In fact, the third great movement of the ’60s—the anti-war movement—exposed some of the disastrous limitations of an elite education in which the nation’s future leaders rubbed shoulders not with people of varying economic, racial and national histories who might have opened their eyes to both American and global realities of which America’s best educated citizens remained ignorant, but rather—and by design—only with people very much like themselves who would fail to challenge their provinciality.

Here is a case in point. The Vietnam War, in all its horror, stands as an indictment of the academic establishment that produced the conceivers and directors of that war, those whom journalist David Halberstam called, “The Best and the Brightest,” men who graduated at the tops of their classes at places like Harvard and West Point.  And what they showed us was the dark underbelly of an education that convinced them they were the best but taught them nothing about the people whose lives they would devastate. Vietnam marks the nadir of American history not just because we lost the war but, far more tellingly, because, in the process, we sacrificed so much of what we had thought was bedrock American principle. We thought the Americans were the good guys who would never descend to rape and pillage; we were the hope of the world.  
Ample evidence demonstrates, however, that even Americans are able to treat as less-than-human those they have never been taught to value as human, and rape and pillage is, in fact, exactly what we did. Because so much was covered up by the powers that be, we are only now discovering that we fought that war not so much against enemy soldiers, who in any case were no threat to the United States, but against civilians—both enemies and allies—whom we literally murdered not by the thousands or tens of thousands or even hundreds of thousands but by the millions. 
It’s what happens when your education fails to expose you to anyone other than people like yourself, and it’s why diversity is so crucial not just to the life of the academy but also to the future of the nation and the world.  

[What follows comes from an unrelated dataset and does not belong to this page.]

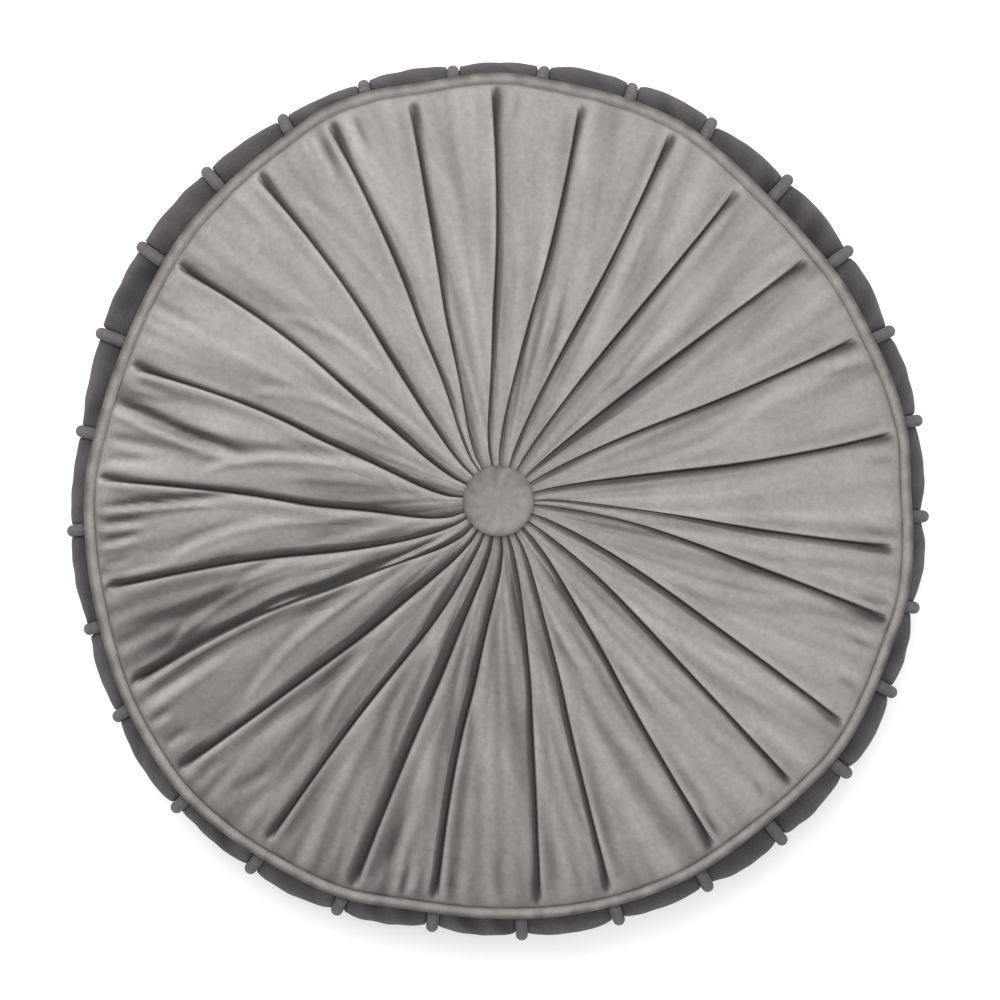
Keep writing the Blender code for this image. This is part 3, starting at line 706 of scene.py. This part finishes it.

All of what I’ve just written may seem a digression, but it is anything but. The Vietnam War gave the lie to any illusion that America had cornered the market on goodness and truth. In fact, we turned out to be just as prone as other nations to Lord Acton’s warning about power’s abuse, in no small measure because of the inadequacies of what we thought—and Klingenstein, Wood and Toscano continue to maintain—was a superior education. It was certainly, at least in part, the realization that the academy had reinforced some of the wrong values in its graduates by exposing them only to people like themselves that led to such policies as affirmative action, an increase on many campuses in international students, and a widespread belief that diversity in educational communities is essential to the health of the educational enterprise. Certainly, not all racial, religious, sexual and gender prejudice has been erased. But few would argue that the dramatic speed, for example, with which homosexuality in American society has moved from the closet to legitimacy owes a great deal to the level playing field most universities and colleges attempt to provide for people of varying sexual identity.

I quite agree with the report’s authors on the essential importance in education of basic principles. Where we differ, however, is that while, like me, they would surely be proud to proclaim America’s founding principle of “liberty and justice for all,” they have failed to follow that principle through to its logical conclusion. Liberty and justice for all—even those outside our borders—doesn’t mean Americans get to run the world; it mandates us to help build a world in which power is shared among all who believe in the principle.   It is a call, whether the report’s authors like it or not, to global citizenship. Likewise within our borders, promotion of liberty and justice for all beckons from each of us a commitment to the common good, in which everyone, not just a privileged elite, has equal access to power. That is decidedly not the kind of world the educational establishment of old produced or even desired.

Certainly, like every institution, Bowdoin has been guilty of hypocrisy as it has attempted to correct its course to respond to these challenges, sometimes missing the mark by an inch, and sometimes, no doubt, by a mile. Indeed, the report’s authors seem to me justly critical of the near absence of conservative faculty on a campus committed to diversity and openness. Bowdoin students do often graduate with a prejudice against conservatism, fueled by the same lack of exposure as the prejudices of earlier generations. Likewise, I share their concern that the current curriculum may fail to encourage sufficiently either comprehensive mastery or a broad integration of students’ intellectual experiences.   These, of course,  remain difficult dilemmas for most academic institutions. So, yes, there are both excesses and omissions at the Bowdoin of today, as there always have been. The College has miles to go before it sleeps. 

Unfortunately, the NAS report’s often valid pedagogical and philosophical observations are undermined by its unrelenting smugness as well as its apparent nostalgia for a privileged, all-white, all-male, all-American Bowdoin that social progress has long since rendered obsolete. And for what it’s worth, this privileged white Christian American male, who has known such institutions first-hand, does not mourn their passing.

Rev. Frank C. Strasburger is the former Episcopal chaplain at Princeton and resides in Brunswick.